The first reason it’s easy to play is the use of four conventional chords – Am, C, D and G. Furthermore, there’s very little variation throughout each section of the song, making each part easy to learn before putting it all together. Lastly, the strumming pattern is straightforward to learn as it is just three downstrokes before switching to one upstroke. Master all this and you will pick the song up in a matter of moments. It’s time to begin….
“Ring of Fire” by Johnny Cash
Few country songs have the staying power that “Ring of Fire” has. Johnny Cash’s signature 1963 hit works thanks to its catchy hooks and simple melodies that build no matter how you play it. All these factors mean that you will find the song played on radio stations to this very day. Why is it easy to learn though?
Well, it only actually uses three chords. So as long as you set your guitar to be in a G tuning, you only have to play the G, C and D open chords to learn the entire song. It’s not a particularly long song either meaning that you can learn the entire thing in a few hours should you wish. Cash was a master at making simplicity work, and “Ring of Fire” is proof of this.

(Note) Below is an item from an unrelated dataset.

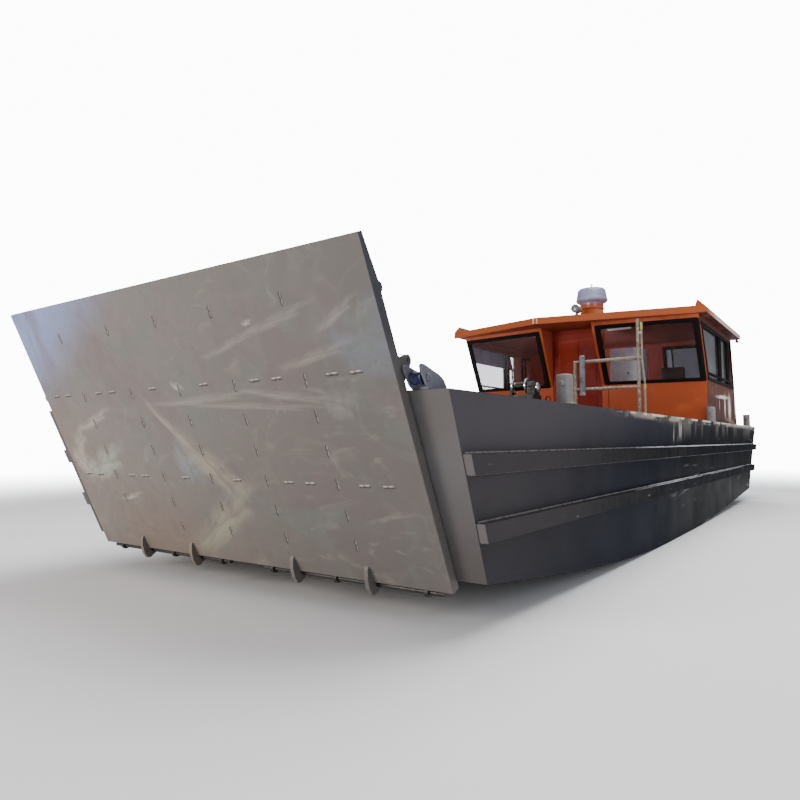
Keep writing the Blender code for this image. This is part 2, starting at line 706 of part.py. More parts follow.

“Chasing Cars” by Snow Patrol
No matter where you may have been in the 2000s, you are bound to know the 2007 hit “Chasing Cars” by the British band Snow Patrol. One of the most-played songs on the radio in the 21st century, it is a slow ballad that never strays too far from a basic rhythmic pattern. It’s why this song is something that any guitarist will look to learn when busking on the street.
The song uses 3 open chords – A, Dsus2 and E6 – which are all easy to get to grips with. Once you have these knuckled down, picking up the rhythms and strumming patterns won’t be a problem with the song’s gradual build and progression. A great way to learn a song that everyone knows.
All in all, there are plenty of songs that you can learn without needing to use a capo. All it takes is the knowledge of some basic chords and knowing the strumming patterns to get you on your way.
It doesn’t matter if you are learning classic hits or viral songs from today’s biggest hits, they are all fun to strum along to on your guitar. It’s why learning this without any additional tools helps you grasp all the fundamentals of playing the guitar.